In October 2010, during a visit to a Bay Area elementary school alongside former Giants pitcher Juan Marichal, Affeldt told the students, "I try to make sure everybody, all the young people in the world, also have a chance to dream really big." In 2009, Affeldt donated $5,000 to the Not For Sale campaign for opening a medical clinic in Thailand for former child slaves. He also became a prominent member of Not For Sale's Free2Play campaign, pledging a $100 donation for every strikeout and recruiting other professional athletes, including his teammate Matt Cain and the St. Louis Cardinals' Matt Holliday. In addition, Affeldt has lent his support as a spokesperson for Larkin Street Youth Services, a San Francisco non-profit that provides services to young people experiencing homelessness.
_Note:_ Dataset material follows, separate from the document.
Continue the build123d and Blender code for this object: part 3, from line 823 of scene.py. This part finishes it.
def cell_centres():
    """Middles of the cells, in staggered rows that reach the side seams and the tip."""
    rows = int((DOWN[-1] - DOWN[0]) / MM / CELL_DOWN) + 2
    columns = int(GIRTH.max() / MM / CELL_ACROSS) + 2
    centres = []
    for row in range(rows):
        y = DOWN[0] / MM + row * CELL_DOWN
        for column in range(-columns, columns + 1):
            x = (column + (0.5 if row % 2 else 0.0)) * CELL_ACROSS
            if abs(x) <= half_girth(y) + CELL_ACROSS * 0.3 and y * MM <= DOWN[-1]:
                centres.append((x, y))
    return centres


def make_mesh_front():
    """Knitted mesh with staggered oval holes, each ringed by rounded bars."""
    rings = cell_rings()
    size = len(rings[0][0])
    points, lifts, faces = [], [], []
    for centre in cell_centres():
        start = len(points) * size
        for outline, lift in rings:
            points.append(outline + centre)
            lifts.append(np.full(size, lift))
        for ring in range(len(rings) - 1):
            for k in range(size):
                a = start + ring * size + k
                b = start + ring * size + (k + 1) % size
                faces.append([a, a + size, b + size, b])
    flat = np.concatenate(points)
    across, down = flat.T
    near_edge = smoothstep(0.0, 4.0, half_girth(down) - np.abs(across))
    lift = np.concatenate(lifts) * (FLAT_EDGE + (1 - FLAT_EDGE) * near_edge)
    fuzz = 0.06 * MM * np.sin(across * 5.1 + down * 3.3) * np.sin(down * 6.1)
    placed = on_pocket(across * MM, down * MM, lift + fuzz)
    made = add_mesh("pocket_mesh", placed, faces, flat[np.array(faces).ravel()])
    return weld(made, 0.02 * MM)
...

In 2009, Affeldt was recognized for his anti-slavery efforts by a nomination for the Jefferson Award for Public Service, and in 2010, he was the San Francisco Giants' nominee for the Roberto Clemente Award. Affeldt also founded an organization known as Generation Alive that exists to develop a generation of young leaders, committed to serving others and responding to the needs in their community. In 2013, Affeldt released a book entitled To Stir a Movement: Life, Justice, and Major League Baseball. In the book, Affeldt recounted a contract situation in 2010 where he voluntarily returned $500,000 to the Giants after discovering a clerical error. In 2015, Affeldt received an honorary degree from Whitworth University for his humanitarian efforts.